■ TO DO
Please quote exactly the opening lines of the data, from the first line to the one where "SEAT_GAP = 0.05" appears.

++++ DATASET EXTRACT

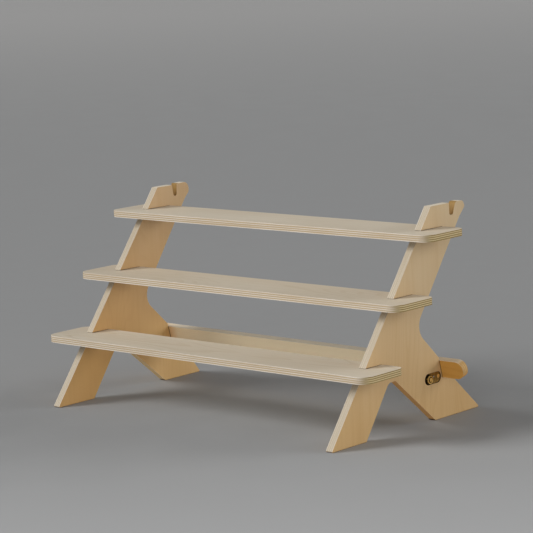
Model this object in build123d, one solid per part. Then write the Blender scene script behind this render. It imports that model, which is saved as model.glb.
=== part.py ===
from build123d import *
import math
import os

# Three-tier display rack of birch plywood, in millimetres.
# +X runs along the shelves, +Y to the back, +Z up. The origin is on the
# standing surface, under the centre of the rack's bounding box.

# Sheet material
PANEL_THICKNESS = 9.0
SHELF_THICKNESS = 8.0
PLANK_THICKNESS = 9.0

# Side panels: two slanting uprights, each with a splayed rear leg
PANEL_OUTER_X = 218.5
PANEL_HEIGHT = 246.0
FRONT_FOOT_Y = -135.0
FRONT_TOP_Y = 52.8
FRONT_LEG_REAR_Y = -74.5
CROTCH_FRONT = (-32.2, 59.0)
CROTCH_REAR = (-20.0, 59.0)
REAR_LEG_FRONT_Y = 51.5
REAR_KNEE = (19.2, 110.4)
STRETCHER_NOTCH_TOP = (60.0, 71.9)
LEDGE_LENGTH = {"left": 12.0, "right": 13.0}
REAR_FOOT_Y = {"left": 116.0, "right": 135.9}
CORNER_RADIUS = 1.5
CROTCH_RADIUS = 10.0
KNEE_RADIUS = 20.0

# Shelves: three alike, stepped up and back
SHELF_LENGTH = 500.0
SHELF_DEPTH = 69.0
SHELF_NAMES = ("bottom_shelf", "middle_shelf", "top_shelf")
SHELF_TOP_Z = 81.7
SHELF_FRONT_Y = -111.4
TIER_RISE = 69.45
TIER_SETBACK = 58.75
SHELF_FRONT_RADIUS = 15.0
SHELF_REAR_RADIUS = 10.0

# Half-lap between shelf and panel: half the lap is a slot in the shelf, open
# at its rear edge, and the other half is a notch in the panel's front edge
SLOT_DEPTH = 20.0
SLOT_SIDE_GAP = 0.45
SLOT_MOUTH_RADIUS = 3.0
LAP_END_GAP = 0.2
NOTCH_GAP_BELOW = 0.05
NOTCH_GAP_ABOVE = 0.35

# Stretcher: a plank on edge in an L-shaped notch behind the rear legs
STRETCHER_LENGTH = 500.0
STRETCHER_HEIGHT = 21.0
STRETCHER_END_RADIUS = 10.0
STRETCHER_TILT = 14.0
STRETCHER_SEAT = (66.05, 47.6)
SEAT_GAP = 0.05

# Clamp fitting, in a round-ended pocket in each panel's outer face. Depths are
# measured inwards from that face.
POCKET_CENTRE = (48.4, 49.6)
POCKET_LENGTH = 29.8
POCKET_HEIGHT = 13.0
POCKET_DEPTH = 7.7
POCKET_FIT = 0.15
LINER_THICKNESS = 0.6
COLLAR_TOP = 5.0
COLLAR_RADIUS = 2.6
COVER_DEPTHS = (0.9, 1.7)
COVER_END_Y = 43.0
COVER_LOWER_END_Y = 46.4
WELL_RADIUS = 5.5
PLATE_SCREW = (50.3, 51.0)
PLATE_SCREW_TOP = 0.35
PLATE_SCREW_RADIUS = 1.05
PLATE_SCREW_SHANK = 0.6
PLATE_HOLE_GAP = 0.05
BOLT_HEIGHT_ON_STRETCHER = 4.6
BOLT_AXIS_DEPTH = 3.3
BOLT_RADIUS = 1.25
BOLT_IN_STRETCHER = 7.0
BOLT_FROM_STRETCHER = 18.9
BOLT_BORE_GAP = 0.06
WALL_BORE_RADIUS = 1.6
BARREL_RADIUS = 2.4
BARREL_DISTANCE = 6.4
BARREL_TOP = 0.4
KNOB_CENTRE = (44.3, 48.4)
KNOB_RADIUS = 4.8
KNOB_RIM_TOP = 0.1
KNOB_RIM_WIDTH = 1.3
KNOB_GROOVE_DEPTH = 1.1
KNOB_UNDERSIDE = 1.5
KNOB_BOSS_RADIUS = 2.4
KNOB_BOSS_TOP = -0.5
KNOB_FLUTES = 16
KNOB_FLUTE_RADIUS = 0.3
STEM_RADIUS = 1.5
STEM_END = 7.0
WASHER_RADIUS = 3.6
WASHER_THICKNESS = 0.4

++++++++

■ ANSWER TO THE PROBLEM
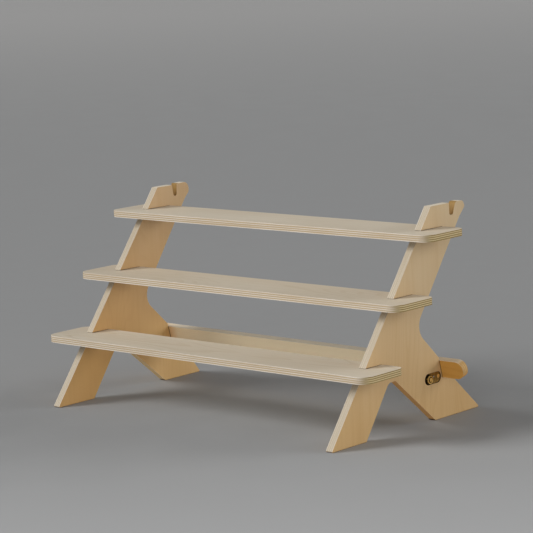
Model this object in build123d, one solid per part. Then write the Blender scene script behind this render. It imports that model, which is saved as model.glb.
=== part.py ===
from build123d import *
import math
import os

# Three-tier display rack of birch plywood, in millimetres.
# +X runs along the shelves, +Y to the back, +Z up. The origin is on the
# standing surface, under the centre of the rack's bounding box.

# Sheet material
PANEL_THICKNESS = 9.0
SHELF_THICKNESS = 8.0
PLANK_THICKNESS = 9.0

# Side panels: two slanting uprights, each with a splayed rear leg
PANEL_OUTER_X = 218.5
PANEL_HEIGHT = 246.0
FRONT_FOOT_Y = -135.0
FRONT_TOP_Y = 52.8
FRONT_LEG_REAR_Y = -74.5
CROTCH_FRONT = (-32.2, 59.0)
CROTCH_REAR = (-20.0, 59.0)
REAR_LEG_FRONT_Y = 51.5
REAR_KNEE = (19.2, 110.4)
STRETCHER_NOTCH_TOP = (60.0, 71.9)
LEDGE_LENGTH = {"left": 12.0, "right": 13.0}
REAR_FOOT_Y = {"left": 116.0, "right": 135.9}
CORNER_RADIUS = 1.5
CROTCH_RADIUS = 10.0
KNEE_RADIUS = 20.0

# Shelves: three alike, stepped up and back
SHELF_LENGTH = 500.0
SHELF_DEPTH = 69.0
SHELF_NAMES = ("bottom_shelf", "middle_shelf", "top_shelf")
SHELF_TOP_Z = 81.7
SHELF_FRONT_Y = -111.4
TIER_RISE = 69.45
TIER_SETBACK = 58.75
SHELF_FRONT_RADIUS = 15.0
SHELF_REAR_RADIUS = 10.0

# Half-lap between shelf and panel: half the lap is a slot in the shelf, open
# at its rear edge, and the other half is a notch in the panel's front edge
SLOT_DEPTH = 20.0
SLOT_SIDE_GAP = 0.45
SLOT_MOUTH_RADIUS = 3.0
LAP_END_GAP = 0.2
NOTCH_GAP_BELOW = 0.05
NOTCH_GAP_ABOVE = 0.35

# Stretcher: a plank on edge in an L-shaped notch behind the rear legs
STRETCHER_LENGTH = 500.0
STRETCHER_HEIGHT = 21.0
STRETCHER_END_RADIUS = 10.0
STRETCHER_TILT = 14.0
STRETCHER_SEAT = (66.05, 47.6)
SEAT_GAP = 0.05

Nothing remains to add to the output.